ORCAS students don’t necessarily live in the Tryon Creek Watershed, so in the video we made sure to explain watersheds conceptually rather than just the Tryon Creek watershed. We connected the Portland metro area to the Pacific Ocean, and explained anadromous fish movement. After watching the Virtual Spring Break video together each time, pausing for translation with some groups, we brought Google Maps up on screen-share and identified natural areas and creeks near where the students themselves lived. Thanks to Street View, we were able in some cases to show students the route from familiar intersections to parks and creekside areas, so that they may more readily venture to these pockets near them.
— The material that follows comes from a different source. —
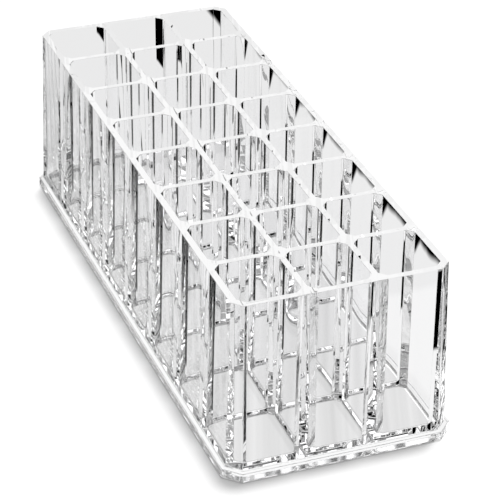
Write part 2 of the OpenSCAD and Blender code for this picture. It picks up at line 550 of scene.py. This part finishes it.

One of the highlights of our several online sessions was with the Arabic-speaking student group, when at the conclusion of the video, the interpreter said “wait just a moment”, stood up with her computer and stepped outside. She turned around, and behind her was a beautiful view of some forested hills and a rushing river! It turns out that she lives in Welches along the Salmon River, and we simply asked her to share about what she enjoys about spending time outdoors here in the Pacific Northwest. Representation in the outdoors is so important, and this moment felt extra special. We were able to connect the river in her “backyard” to the Sandy River’s confluence with the Columbia just outside of Portland. The ORCAS staff members who have come on the spring break trip to Tryon before also shared about their experience, encouraging students to look into visiting Tryon and other natural areas and parks with their families.
We have our fingers crossed that next year, we’ll be able to welcome students to Tryon Creek State Natural Area in person.
Our Spring Break trips with ORCAS are a modified Watershed 101 Workshop, a program funded by the Community Watershed Stewardship Program through City of Portland’s Bureau of Environmental Services.